By Sahid Fawaz
A judge has made public the details of a settlement that President Donald Trump agreed to for alleged labor infractions in 1980.
"In 1980, under pressure to begin construction on what would become his signature project, Donald J. Trump employed a crew of 200 undocumented Polish workers who worked in 12-hour shifts, without gloves, hard hats or masks, to demolish the Bonwit Teller building on Fifth Avenue, where the 58-story, golden-hued Trump Tower now stands.
The workers were paid as little as $4 an hour for their dangerous labor, less than half the union wage, if they got paid at all.

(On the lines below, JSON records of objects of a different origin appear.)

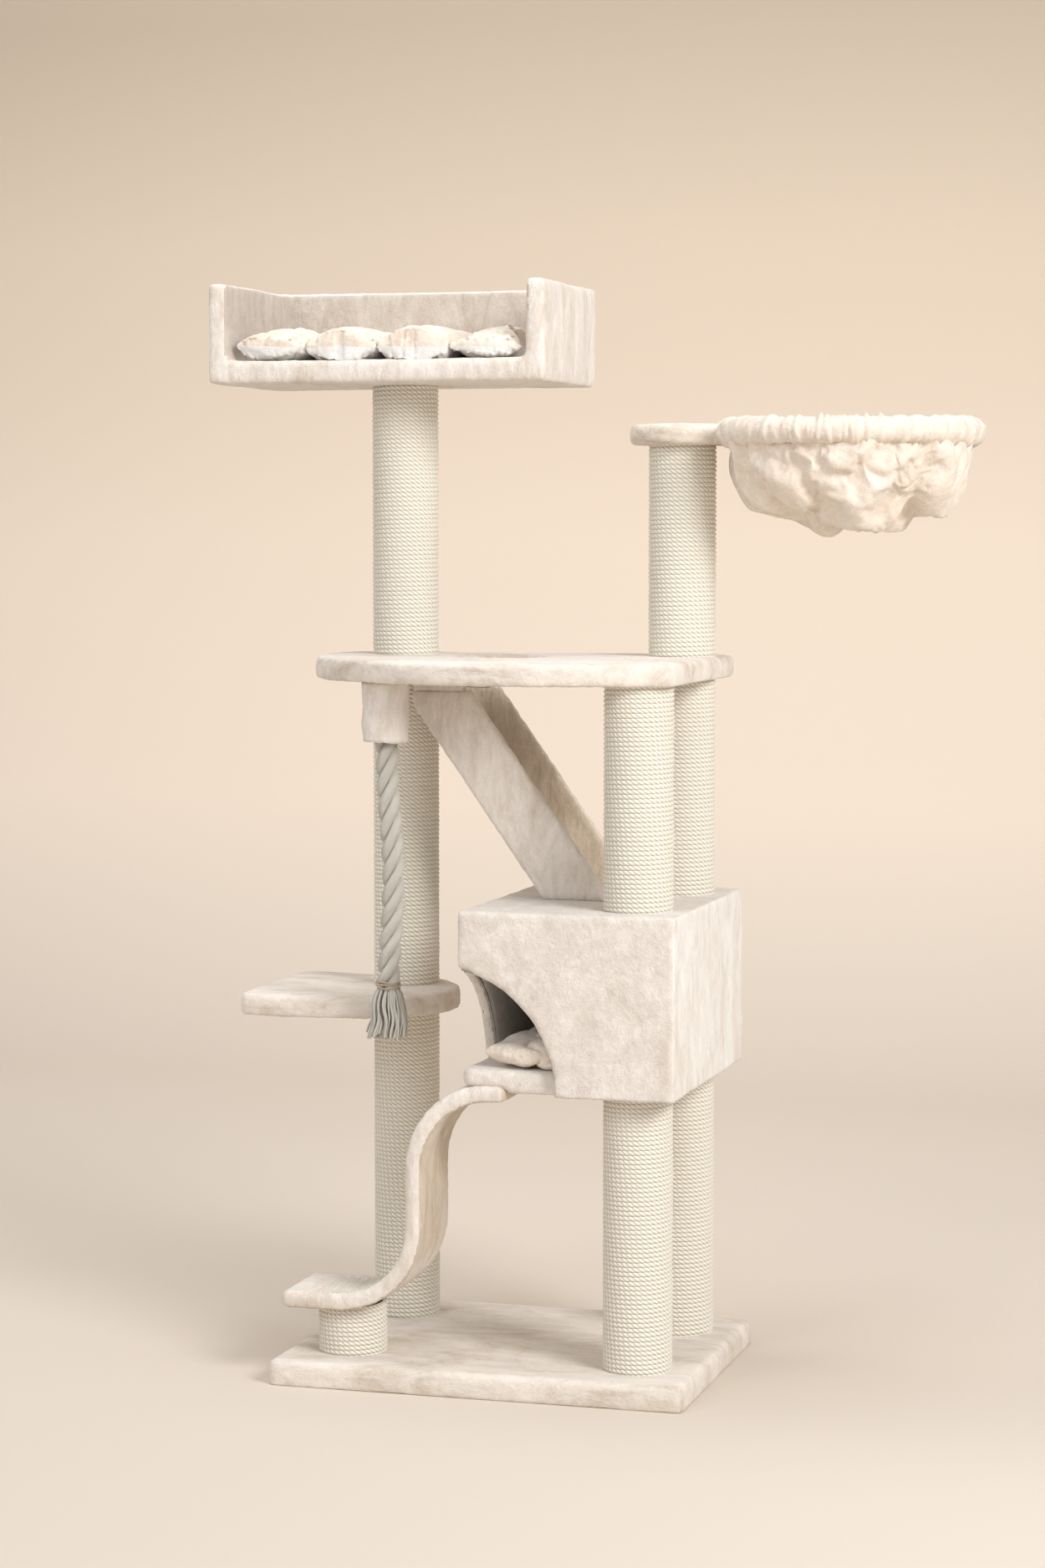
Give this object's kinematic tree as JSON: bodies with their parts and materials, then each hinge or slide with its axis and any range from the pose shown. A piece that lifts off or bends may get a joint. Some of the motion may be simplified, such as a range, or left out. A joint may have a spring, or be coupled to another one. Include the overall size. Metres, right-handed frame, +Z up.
{
  "type": "cat tree",
  "caption": "Tall plush cat tree on sisal posts with a cave, a channel ramp, a curved ramp, a shelf, a bed, a bag hammock and a hanging rope.",
  "frame": {"origin": "centre of the base's underside, on the floor", "axes": "+X to the right along the base's long side, +Y to the back, +Z up"},
  "size_m": [1.356, 0.6651, 1.911],
  "materials": {
    "plush": "short cream pile, brushed in patches",
    "long_plush": "long cream pile, gathered in soft folds",
    "cushion_plush": "cream pile above, smooth white cloth below",
    "sisal": "natural off-white sisal cord, wound tight",
    "cotton_rope": "soft three-strand cotton",
    "twine": "thin tan twine",
    "chipboard": "raw chipboard",
    "grey_board": "grey faced board",
    "plywood": "raw birch plywood",
    "cardboard": "wound brown card tube",
    "zinc_steel": "zinc-plated steel"
  },
  "bodies": {
    "tree": {"back_left_lower_post_sisal": "sisal", "back_left_lower_post_tube": "cardboard", "back_left_middle_post_sisal": "sisal", "back_left_middle_post_tube": "cardboard", "back_left_upper_post_sisal": "sisal", "back_left_upper_post_tube": "cardboard", "back_right_lower_post_sisal": "sisal", "back_right_lower_post_tube": "cardboard", "back_right_middle_post_sisal": "sisal", "back_right_middle_post_tube": "cardboard", "back_right_upper_post_sisal": "sisal", "back_right_upper_post_tube": "cardboard", "base_board": "chipboard", "base_cover": "plush", "bed_back_wall": "chipboard", "bed_cover": "plush", "bed_floor_board": "chipboard", "bed_side_walls": "chipboard", "bolts": "zinc_steel", "chute_cleats": "plywood", "chute_cover": "plush", "chute_floor": "chipboard", "chute_side_walls": "chipboard", "front_right_lower_post_sisal": "sisal", "front_right_lower_post_tube": "cardboard", "front_right_upper_post_sisal": "sisal", "front_right_upper_post_tube": "cardboard", "house_back_panel": "grey_board", "house_cover": "plush", "house_floor_board": "chipboard", "house_floor_cover": "plush", "house_front_panel": "grey_board", "house_left_panel": "grey_board", "house_right_panel": "grey_board", "house_top_panel": "grey_board", "platform_board": "chipboard", "platform_cover": "plush", "post_end_plugs": "plywood", "ramp_board": "plywood", "ramp_cover": "plush", "ramp_post_sisal": "sisal", "ramp_post_tube": "cardboard", "ramp_sisal_mat": "sisal", "rope_sleeve": "plush", "rope_top": "cotton_rope", "shelf_board": "chipboard", "shelf_cover": "plush", "tee_nuts": "zinc_steel", "threaded_studs": "zinc_steel", "washers": "zinc_steel", "wood_screws": "zinc_steel"},
    "hammock": {"hammock_board": "plywood", "hammock_plate_cover": "plush", "hammock_bag": "long_plush"},
    "bed_cushion": {"bed_cushion": "cushion_plush"},
    "house_cushion": {"house_cushion": "cushion_plush"},
    "rope_upper": {"rope_upper": "cotton_rope"},
    "rope_lower": {"rope_lower": "cotton_rope", "rope_whipping": "twine", "rope_tassel": "cotton_rope"}
  },
  "joints": [
    {"name": "hammock_swivel", "type": "hinge", "parent": "tree", "child": "hammock", "pos_m": [0.262, 0.154, 1.64], "axis": [0, 0, 1], "range_deg": [-120, 120]},
    {"name": "bed_cushion_lift", "type": "slide", "parent": "tree", "child": "bed_cushion", "axis": [0, 0, 1], "range_m": [0, 0.25]},
    {"name": "house_cushion_lift", "type": "slide", "parent": "tree", "child": "house_cushion", "axis": [0, 0, 1], "range_m": [0, 0.18]},
    {"name": "rope_swing", "type": "hinge", "parent": "tree", "child": "rope_upper", "pos_m": [-0.194, -0.132, 1.1], "axis": [0, 1, 0], "range_deg": [-12, 45]},
    {"name": "rope_flex", "type": "hinge", "parent": "rope_upper", "child": "rope_lower", "pos_m": [-0.194, -0.132, 1.04], "axis": [1, 0, 0], "range_deg": [-45, 1.5]}
  ]
}
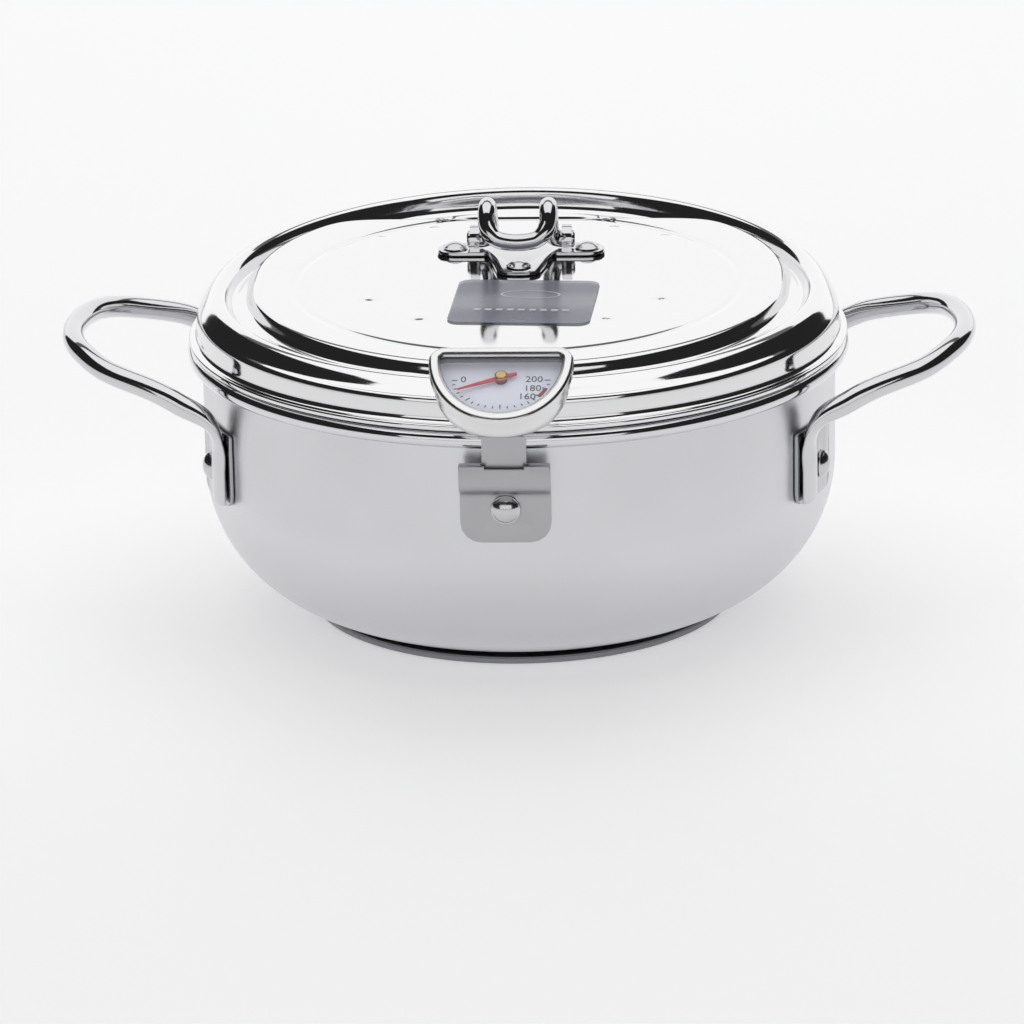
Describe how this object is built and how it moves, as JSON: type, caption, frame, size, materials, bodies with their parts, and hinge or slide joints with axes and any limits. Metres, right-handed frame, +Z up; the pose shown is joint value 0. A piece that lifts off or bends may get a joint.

Their treatment led to years of litigation over Mr. Trump’s labor practices, and in 1998, despite frequent claims that he never settles lawsuits, Mr. Trump quietly reached an agreement to end a class-action suit over the Bonwit Teller demolition in which he was a defendant.
For almost 20 years, the terms of that settlement have remained a secret. But last week, the settlement documents were unsealed by Loretta A. Preska, a United States District Court judge for the Southern District, in response to a 2016 motion filed by Time Inc. and the Reporters Committee for Freedom of the Press. Judge Preska found that the public’s right to know of court proceedings in a class-action case was strengthened by the involvement of the 'now-president of the United States.'
In a 21-page finding, Judge Preska wrote that 'the Trump Parties have failed to identify any interests that can overcome the common law and First Amendment presumptions of access to the four documents at issue.'
On the campaign trail and as president, Mr. Trump has made curbing immigration one of his top priorities, seeking to close the borders to people from certain Muslim-majority countries and to deport immigrants who are here illegally. The settlement serves as a reminder that as an employer he relied on illegal immigrants to get a dangerous and dirty job done.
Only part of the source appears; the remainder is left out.